Nader Jalajel, giving Al-Awda’s statement on the “Deal of the Century,” pointed out:
“ … international law, the Universal Declaration of Human Rights and UN Resolution 194, come under particular attack in this document. Not only do Trump, Netanyahu and Kushner seek to deny Palestinians their right to return to their homes and lands from which they were expelled in 1948, it encourages their resettlement, specifically in ‘Muslim countries.’ It also demands that Arab regimes fund this ‘resettlement project,’ while calling for the elimination of UNRWA, the UN Relief Works Agency responsible for providing services to Palestinian refugees.”
Palestinian resistance exposes crimes of global imperialism
Mike Prysner spoke of Palestinean resistance as a “bright fire” for global anti-imperialism:
“U.S. imperialism seeks to overturn any aspirations for freedom and national liberation of the world, and especially for Palestine, which is a beacon for hope and resistance for colonized people all around the world.

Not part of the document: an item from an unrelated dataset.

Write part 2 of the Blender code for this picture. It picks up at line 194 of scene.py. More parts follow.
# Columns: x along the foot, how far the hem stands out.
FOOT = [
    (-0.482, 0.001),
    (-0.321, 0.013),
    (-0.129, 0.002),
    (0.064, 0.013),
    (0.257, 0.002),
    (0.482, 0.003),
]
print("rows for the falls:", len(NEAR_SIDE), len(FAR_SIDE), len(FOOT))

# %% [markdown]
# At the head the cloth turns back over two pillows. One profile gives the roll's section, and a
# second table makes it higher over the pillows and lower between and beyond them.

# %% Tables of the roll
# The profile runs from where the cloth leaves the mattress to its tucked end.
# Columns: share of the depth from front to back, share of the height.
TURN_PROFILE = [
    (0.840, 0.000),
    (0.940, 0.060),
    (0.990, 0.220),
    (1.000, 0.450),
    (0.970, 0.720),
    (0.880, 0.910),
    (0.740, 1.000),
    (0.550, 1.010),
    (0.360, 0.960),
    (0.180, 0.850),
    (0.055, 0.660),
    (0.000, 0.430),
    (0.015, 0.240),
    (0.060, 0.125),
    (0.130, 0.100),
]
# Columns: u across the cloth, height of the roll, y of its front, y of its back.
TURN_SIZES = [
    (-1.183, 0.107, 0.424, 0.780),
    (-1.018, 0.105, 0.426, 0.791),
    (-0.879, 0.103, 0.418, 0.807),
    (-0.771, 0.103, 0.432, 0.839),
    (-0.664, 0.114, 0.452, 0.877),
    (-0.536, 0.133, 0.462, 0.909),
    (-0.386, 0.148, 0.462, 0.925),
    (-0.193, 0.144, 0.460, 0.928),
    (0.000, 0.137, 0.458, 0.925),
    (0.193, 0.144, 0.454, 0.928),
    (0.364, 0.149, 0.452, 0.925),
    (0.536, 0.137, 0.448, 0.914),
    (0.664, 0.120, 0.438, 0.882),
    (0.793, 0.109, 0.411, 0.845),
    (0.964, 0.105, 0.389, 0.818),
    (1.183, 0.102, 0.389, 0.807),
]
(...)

It is the Palestinian people’s bravery and resistance that has been such a bright fire that the U.S. wants to put out, and they are all connected.”
Rhianna Shaheen, a member of the Party for Socialism and Liberation, explained how Palestinian oppression is connected to the suffering of the U.S. working class:
“We have more in common with the Palestinian people than we do with our own government. Last year, Democrats and Republicans voted to increase our annual military aid to Israel by $3.8 billion. That’s 3.8 billion of our tax dollars going towards home invasions, military occupations, and war crimes. Meanwhile, they tell us that we don’t have money to feed the poor or house the homeless, that we don’t have money for our schools and free lunches for our children. But somehow, we have the money to detain and torture Palestinian children? Is that right? No! The fact is that the people driving the mass displacement and evictions in Los Angeles are the same people profiting off of home demolitions in Palestine. The same people brutalizing and murdering black and brown communities over here are being trained over there by Israeli soldiers on how to better do so. It is only the ruling class that benefits from the illegal occupation of Palestine, and has a vested interest in us not making these connections.”

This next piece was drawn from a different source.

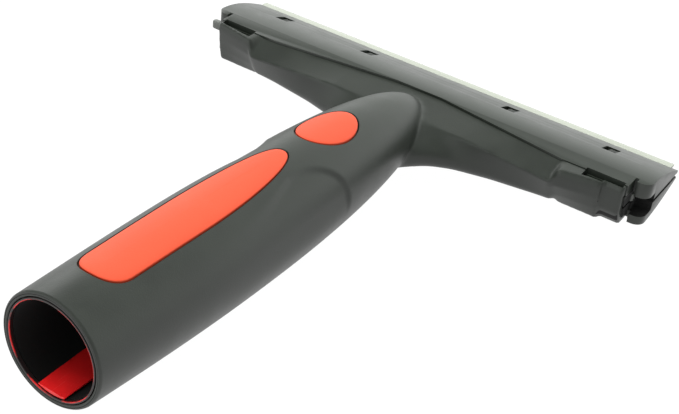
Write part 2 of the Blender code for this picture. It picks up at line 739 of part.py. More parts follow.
def lip_cutter(side, group, parent):
    """What the yoke's lip and slots take away from a jaw behind its plate."""
    body = HALF - END_BLOCK_WIDTH - END_GROOVE_WIDTH + CUT_PAST / 4
    rear = tongue_depth(TONGUE_HALF_HEIGHT) + 2 * CUT_PAST
    if side < 0:
        front = -(LOWER_LIP_DEPTH - CLEARANCE)
        low = (-body, -rear, -LOWER_JAW_HEIGHT - CUT_PAST)
        return cutter(block("lower_lip_cutter", low, (body, front, -TONGUE_HALF_HEIGHT), group, parent))
    gap = CLEARANCE
    right = [(0.0, gap - lip_depth(0.0)), (LIP_CENTRE_HALF, gap - lip_depth(LIP_CENTRE_HALF)),
             (LIP_SLOPE_END, gap - lip_depth(LIP_SLOPE_END)), (SLOT_INNER, gap - LIP_END_DEPTH),
             (SLOT_INNER, -SLOT_FRONT), (SLOT_OUTER, -SLOT_FRONT), (SLOT_OUTER, gap - LIP_END_DEPTH),
             (body, gap - LIP_END_DEPTH), (body, -rear)]
    outline = right + [(-x, y) for x, y in right[:0:-1]]
    top = UPPER_JAW_HEIGHT + CUT_PAST
    return cutter(slab("upper_lip_cutter", outline, PLAN, TONGUE_HALF_HEIGHT, top, group, parent))


def end_notch_cutter(side, group, parent):
    """The hollow in the end blocks, through which the lock bar passes."""
    low = (-END_BLOCK_DEPTH - CUT_PAST, -END_NOTCH_BOTTOM)
    high = (-END_NOTCH_FRONT, END_NOTCH_TOP)
    outline = rounded_box(low, high, END_NOTCH_RADIUS)
    inner = HALF - END_BLOCK_WIDTH - END_GROOVE_WIDTH / 2
    first, last = sorted((side * inner, side * (HALF + CUT_PAST)))
    return cutter(slab(f"end_notch_cutter_{side:+d}", outline, ACROSS, first, last, group, parent))


def bar_channel_cutter(group, parent):
    """The channel that the lock bar slides in, the length of the jaws."""
    half = BAR_WIDTH / 2 + CLEARANCE
    reach = HALF - END_BLOCK_WIDTH
    low = (-reach, -BAR_CENTRE_Y - half, BAR_BOTTOM - CLEARANCE)
    high = (reach, -BAR_CENTRE_Y + half, BAR_TOP + CLEARANCE)
    return cutter(block("bar_channel_cutter", low, high, group, parent))


def bead_cutter(group, parent):
    """The groove that holds the blade's bead."""
    half = BEAD_RADIUS + CLEARANCE
    reach = BEAD_HALF_LENGTH + CLEARANCE
    low = (-reach, -BEAD_CENTRE - half - CUT_PAST / 4, -half)
    return cutter(block("bead_cutter", low, (reach, -CLAMP_DEPTH, half), group, parent))


def stiffener_cutter(group, parent):
    """Room for the ends of the stiffener between the jaws' end walls."""
    half = STIFFENER_THICKNESS / 2 + CLEARANCE
    reach = BEAD_HALF_LENGTH + CLEARANCE
    rear = STIFFENER_FRONT + STIFFENER_DEPTH + CLEARANCE
    low = (-reach, -rear, -half - CLEARANCE)
    high = (reach, -STIFFENER_FRONT + CLEARANCE, half + CLEARANCE)
    return cutter(block("stiffener_cutter", low, high, group, parent))


def window_box(spot, low, high, front=WINDOW_FRONT):
    """Corners of the window at one spot along the jaws."""
    half = WINDOW_LENGTH / 2
    return (spot - half, -WINDOW_REAR, low), (spot + half, -front, high)


def build_jaw(name, side, parts, cutters, shared, carriage, material):
    """One clamping jaw with its half of the tongue."""
    jaw = slab(name, jaw_side(side), ACROSS, -HALF, HALF, parts, carriage)
    boolean(jaw, shared["plan"], "INTERSECT")
    boolean(jaw, lip_cutter(side, cutters, carriage), "DIFFERENCE")
    reach = HALF - END_BLOCK_WIDTH - END_GROOVE_WIDTH - JAW_WALL
    hollow = slab(f"{name}_hollow", jaw_hollow(side), ACROSS, -reach, reach, cutters, carriage)
    boolean(jaw, cutter(hollow), "DIFFERENCE")
    for key in ("bead", "bar", "stiffener", "notch_left", "notch_right"):
        boolean(jaw, shared[key], "DIFFERENCE")
    jaw.data.materials.append(material)
    return jaw


def add_windows(jaw, cutters, carriage):
    """Cut the four windows into the upper jaw's plate, narrower below for the hooks' stems."""
    for number, spot in enumerate(WINDOW_SPOTS, 1):
        low, high = window_box(spot, WINDOW_FLOOR, UPPER_JAW_HEIGHT + CUT_PAST)
        boolean(jaw, cutter(block(f"window_cutter_{number}", low, high, cutters, carriage)), "DIFFERENCE")
        low, high = window_box(spot, 0.0, WINDOW_FLOOR + CLEARANCE, STEM_FRONT - CLEARANCE)
        boolean(jaw, cutter(block(f"stem_cutter_{number}", low, high, cutters, carriage)), "DIFFERENCE")


def add_ribs(jaw, cutters, carriage):
    """Thin ribs on the tongue, reached through the yoke's end slots."""
    for side in (-1, 1):
        for number, depth in enumerate(RIB_DEPTHS, 1):
            inner = side * (SLOT_INNER + RIB_END_GAP)
            outer = side * (SLOT_OUTER - RIB_END_GAP)
            low = (min(inner, outer), -depth - RIB_WIDTH / 2, TONGUE_HALF_HEIGHT - JAW_WALL / 2)
            high = (max(inner, outer), -depth + RIB_WIDTH / 2, RIB_TOP)
            rib = block(f"rib_{side:+d}_{number}", low, high, cutters, carriage)
            boolean(jaw, cutter(rib), "UNION")


def add_hooks(jaw, cutters, carriage):
    """Four hooks that rise from the lower jaw and fill most of the upper jaw's windows."""
    front = WINDOW_FRONT + 2 * CLEARANCE
    rear = WINDOW_REAR - 2 * CLEARANCE
    foot = -(plate_height(STEM_FRONT, -1) - JAW_WALL / 2)
    outline = [
        (-rear, foot),
        (-rear, plate_height(rear) - HOOK_BELOW_PLATE),
        (-front, plate_height(front) - HOOK_BELOW_PLATE),
        (-front, WINDOW_FLOOR + CLEARANCE),
        (-STEM_FRONT, WINDOW_FLOOR + CLEARANCE),
        (-STEM_FRONT, foot),
    ]
    for number, spot in enumerate(WINDOW_SPOTS, 1):
        low = spot + HOOK_SHIFT - HOOK_LENGTH / 2
        hook = slab(f"hook_{number}", outline, ACROSS, low, low + HOOK_LENGTH, cutters, carriage)
        boolean(jaw, cutter(hook), "UNION")


def build_blade(parts, cutters, carriage, material):
    """Silicone strip with a thin wiping lip and a round bead along its back."""
    half = BLADE_THICKNESS / 2
    edge = BLADE_EDGE / 2
    root = -BEAD_CENTRE
    lip = [(root, half), (root, -half), (BLADE_REACH - 0.002, -half), (BLADE_REACH, -edge),
           (BLADE_REACH, edge), (BLADE_REACH - 0.002, half)]
    blade = slab("blade", lip, ACROSS, BLADE_LEFT, BLADE_RIGHT, parts, carriage)
    ring = arc((root, 0.0), BEAD_RADIUS, 0, 330, 11)
    bead = slab("bead_form", ring, ACROSS, -BEAD_HALF_LENGTH, BEAD_HALF_LENGTH, cutters, carriage)
    boolean(blade, cutter(bead), "UNION")
    blade.data.materials.append(material)
    return blade


def build_stiffener(parts, cutters, carriage, material):
    """Flat steel strip behind the bead, notched for the hooks."""
    half = BEAD_HALF_LENGTH
    low = (-half, -STIFFENER_FRONT - STIFFENER_DEPTH, -STIFFENER_THICKNESS / 2)
    high = (half, -STIFFENER_FRONT, STIFFENER_THICKNESS / 2)
    strip = block("blade_stiffener", low, high, parts, carriage)
    for number, spot in enumerate(WINDOW_SPOTS, 1):
        low, high = window_box(spot, -CUT_PAST, CUT_PAST)
        high = (high[0], CUT_PAST - STIFFENER_FRONT, high[2])
        punch = block(f"punch_{number}", low, high, cutters, carriage)
        boolean(strip, cutter(punch), "DIFFERENCE")
    strip.data.materials.append(material)
    return strip


def build_lock_bar(parts, slide, material):
    """Lock bar with a rounded thumb end that stands out of the jaws' left end."""
    half = BAR_WIDTH / 2
    round_end = arc((half - HALF - BAR_TRAVEL, 0.0), half, 90, 270, 8)
    outline = [(BAR_RIGHT, half)] + round_end + [(BAR_RIGHT, -half)]
    bar = slab("lock_bar", outline, PLAN, BAR_BOTTOM, BAR_TOP, parts, slide)
    bar.data.materials.append(material)
    return bar


# ---------------------------------------------------------------- whole object


def empty(name, group, parent=None):
    """An empty that carries pieces."""
    item = bpy.data.objects.new(name, None)
    group.objects.link(item)
    item.parent = parent
    return item


def lowest_point():
    """Height of the handle's underside at its lowest station."""
    heights = []
    for step in range(201):
        station = HANDLE_LENGTH * step / 200
        centre = MOUTH_HEIGHT - station * math.sin(AXIS_TILT) + axis_rise(station) * math.cos(AXIS_TILT)
        heights.append(centre - handle_radius(station) * math.cos(AXIS_TILT))
    return min(heights)


def origin_shift():
    """Move the bottom centre of the bounding box to the world origin."""
    left = min(-HALF - BAR_TRAVEL, BLADE_LEFT)
    middle_x = (left + HALF) / 2
    rear = -MOUTH_DEPTH - (MOUTH_RADIUS - MOUTH_CHAMFER) * math.sin(AXIS_TILT)
    middle_y = (rear + BLADE_REACH) / 2
    return Vector((-middle_x, -middle_y, -min(lowest_point(), -LOWER_JAW_HEIGHT)))


def shade(item):
    """Smooth round faces and keep edges sharp."""
    item.data.shade_smooth()
    item.data.set_sharp_from_angle(angle=math.radians(35))


def main():
    """Build every piece."""
    clear_scene()
    parts = collection(BODY_NAME)
    cutters = collection("cutters")

    dark = plastic("dark_shell_plastic", (0.045, 0.050, 0.048), 0.50)
    gloss = plastic("jaw_plastic", (0.055, 0.060, 0.055), 0.28)
    orange = plastic("soft_orange_inlay", (0.90, 0.12, 0.05), 0.60)
    red = plastic("red_leaf_plastic", (0.45, 0.01, 0.015), 0.35)
    pale = plastic("pale_silicone", (0.78, 0.82, 0.72), 0.40)
    steel = plastic("spring_steel", (0.60, 0.60, 0.58), 0.35, 1.0)

    head = empty("squeegee", parts)
    head.location = origin_shift()
    carriage = empty("cartridge", parts, head)
    slide = empty("lock_slide", parts, carriage)
    slide.location = (0.0, -BAR_CENTRE_Y, 0.0)
    grip = empty("grip_axis", parts, head)
    grip.location = (0.0, -MOUTH_DEPTH, MOUTH_HEIGHT)
    grip.rotation_euler = (math.radians(-90) - AXIS_TILT, 0.0, 0.0)
    pivot = empty("leaf_pivot", parts, grip)
    pivot.location = (0.0, LEAF_FRONT_DEPTH, LEAF_PIVOT)
    bpy.context.view_layer.update()

    body = build_handle(parts, cutters, head, grip, dark)
    grip_inlay = build_inlay("grip_inlay", grip_outline(CLEARANCE), parts, cutters, grip, orange)
    thumb_inlay = build_inlay("thumb_inlay", thumb_outline(CLEARANCE), parts, cutters, grip, orange)
    build_mouth_ring(parts, grip, red)
    build_pole_leaf(parts, cutters, grip, pivot, red)

    plan = slab("jaw_plan", jaw_plan(), PLAN, -LOWER_JAW_HEIGHT - CUT_PAST,
                UPPER_JAW_HEIGHT + CUT_PAST, cutters, carriage)
    shared = {
        "plan": cutter(plan),
        "bead": bead_cutter(cutters, carriage),
        "bar": bar_channel_cutter(cutters, carriage),
        "stiffener": stiffener_cutter(cutters, carriage),
        "notch_left": end_notch_cutter(-1, cutters, carriage),
        "notch_right": end_notch_cutter(1, cutters, carriage),
    }
    upper = build_jaw("upper_jaw", 1, parts, cutters, shared, carriage, gloss)
    add_windows(upper, cutters, carriage)
    add_ribs(upper, cutters, carriage)
    lower = build_jaw("lower_jaw", -1, parts, cutters, shared, carriage, gloss)
    add_hooks(lower, cutters, carriage)
    build_blade(parts, cutters, carriage, pale)
    build_stiffener(parts, cutters, carriage, steel)
    build_lock_bar(parts, slide, gloss)
    for item in (body, grip_inlay, thumb_inlay):
        shade(item)


if __name__ == "__main__":
    main()
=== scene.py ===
"""Window squeegee: fine surfaces, materials and studio."""

import math

import bpy
import numpy as np
from mathutils import Matrix, Vector


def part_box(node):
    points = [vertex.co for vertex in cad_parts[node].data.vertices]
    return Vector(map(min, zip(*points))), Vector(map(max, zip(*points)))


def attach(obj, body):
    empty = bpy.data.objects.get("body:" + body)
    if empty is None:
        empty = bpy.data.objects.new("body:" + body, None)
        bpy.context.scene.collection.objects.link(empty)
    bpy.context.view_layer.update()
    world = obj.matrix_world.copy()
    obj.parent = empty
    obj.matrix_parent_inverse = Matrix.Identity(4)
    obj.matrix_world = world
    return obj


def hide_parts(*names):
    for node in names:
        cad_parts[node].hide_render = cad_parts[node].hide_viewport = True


bl_info = {
    "name": "Window Squeegee",
    "version": (1, 0, 0),
    "blender": (4, 5, 0),
    "location": "View3D > Sidebar > Squeegee",
    "description": "Builds the fine surfaces, materials and studio of a window squeegee",
    "category": "Object",
}

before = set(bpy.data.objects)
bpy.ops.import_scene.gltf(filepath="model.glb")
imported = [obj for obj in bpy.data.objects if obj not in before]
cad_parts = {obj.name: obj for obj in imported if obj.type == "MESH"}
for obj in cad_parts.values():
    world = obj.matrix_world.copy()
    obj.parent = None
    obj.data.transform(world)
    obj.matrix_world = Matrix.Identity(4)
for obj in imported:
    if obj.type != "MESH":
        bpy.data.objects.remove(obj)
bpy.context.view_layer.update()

# The head's own zero: middle of the jaws along the blade, on their nose line and parting plane
JAW_LOW, JAW_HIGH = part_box("upper_jaw")
UPPER_JAW_HEIGHT = 0.0100
HEAD = Vector(((JAW_LOW.x + JAW_HIGH.x) / 2, JAW_HIGH.y, JAW_HIGH.z - UPPER_JAW_HEIGHT))
HALF = (JAW_HIGH.x - JAW_LOW.x) / 2

# Handle, with stations measured from its mouth along its axis
HANDLE_LENGTH = 0.199
AXIS_TILT = math.radians(3.06)
AXIS_BOW = 0.00503
MOUTH_DEPTH = 0.0331 + HANDLE_LENGTH * math.cos(AXIS_TILT)
MOUTH_HEIGHT = 0.0088
SOCKET_RADIUS = 0.0162
MOUTH_RADIUS = 0.0189
BELLY_RADIUS = 0.0208
BELLY_STATION = 0.075
NOSE_POWER = 2.4
NOSE_START = 0.150          # sections are drawn closer together from here
HANDLE_POINTS = 250         # round the handle
MOUTH_OVERRUN = 0.003       # the form runs on past the mouth, to be cut off
SOCKET_DEPTH = 0.100
CORE_RADIUS = 0.0105
CORE_DEPTH = HANDLE_LENGTH - 0.049
RING_THICKNESS = 0.0007
RING_LENGTH = 0.0014
RING_POINTS = 160           # round the mouth
RIM_ROUNDING = 0.0008
CLEARANCE = 0.0003
PAD_GAP = CLEARANCE * 0.8   # on each side of an inlay's named outline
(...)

When Liberation News asked Sami Wassef, a retired engineer from Jerusalem and one of the attendees, about the deal, he linked the proposed policy to the historical policies of the United States and South African ruling classes:
“It’s an imposition of continuing occupation, making the occupation legal, making the settlements legal, putting all of the Palestinians in big cities, in Bantustans the way apartheid South Africa tried to do with what they called homelands for the Africans, what America in its founding tried to do with Native Americans, putting them on reservations, and now they want to do that with us in our own country.”
Wassef then connected Palestinian oppression to British imperialism:
“When Israel was created, it was first an implement of British colonialism, and this is what Britain did throughout the world. I mean, look what they did in Ireland. They divided India and Pakistan. Look what they did throughout Africa. Look what they did to Greater Syria, they divided it into Lebanon and Jordan and Syria and Palestine, and then they took Palestine and divided it some more.”
Reaction condemned, resistance upheld
Wassef recalled: “Years ago, the Arab leftists equated occupation and U.S. imperialism with Arab reaction. A lot of people said, ‘Arab reaction? What is that?’ And now we see it.”
Jalajel also highlighted the complicity of U.S.-allied regimes in the Middle East:
“The ambassadors of Bahrain, Oman and the United Arab Emirates attended the announcement and were praised by the colonialist authority, Trump, for their presence. Egypt under Sisi and Saudi Arabia’s monarchy issued statements welcoming the plan. Meanwhile, the streets of Sanaa, Yemen, teemed with hundreds of thousands rejecting this deal, reflecting the true spirit of the Arab people who are so bitterly misrepresented by these reactionary regimes and monarchies. Of course, the Yemeni people have themselves suffered under brutal bombardment and siege directed by these very same forces that line up with imperialism and Zionism in their war on the Palestinian people.”
Shany Ebadi, an Iranian-American member of the ANSWER Coalition and a labor organizer, further related the solidarity with Palestinians and condemnation of the U.S. expressed by the working and oppressed people of the Middle East:
“In Jordan, massive sit-ins occurred at the U.S. Embassy in Amman with protesters rejecting Trump’s plan for its denial of the right to return for Palestinian refugees, and the declaration of Jerusalem as the capital of Israel, a holy site for millions of people of different religious and cultural backgrounds, while they’re pushing millions of Palestinians out of their ancestral homes.”
Ebadi continued:
“So do not be fooled. The Republicans and Democrats all want Americans to believe in their narrative. They want to portray us as deserving of U.S. state-sanctioned violence. They want to pretend as if they care about peace and human rights while the U.S. military remains the largest perpetrator of war crimes. We are not the terrorists that the U.S. media wants you to believe we are. We are not the aggressors of a settler-colonial system of subjugation. We are workers living paycheck to paycheck while the rich get richer. We are mothers aching for the day when our children return home from war. We are students standing up for justice and peace. We are communities fighting the militarization of police forces. We are immigrants escaping the violence that U.S. imperialism created in our countries. We are here to say no to war in the Middle East, no to sanctions that starve and kill the people of a nation, and no to military occupation in Iraq, Palestine, and around the world.”
Hope emerges as contradictions sharpen
Regarding the future of Palestine after the proposal, Muhtaseb told Liberation News:
“I always like to see the positive side of everything. In a way, it just leads us to one conclusion, which is the impossibility of a two-state solution, and the ultimate eventual march towards the only reasonable solution at this point, which is a one-state solution for everyone with equal rights, a secular state that is not an exclusive Jewish state, which would guarantee the right of return to all Palestinian refugees from around the world and compensation for their losses over the years, and also to have one state with one man, one vote; equal rights to everyone.”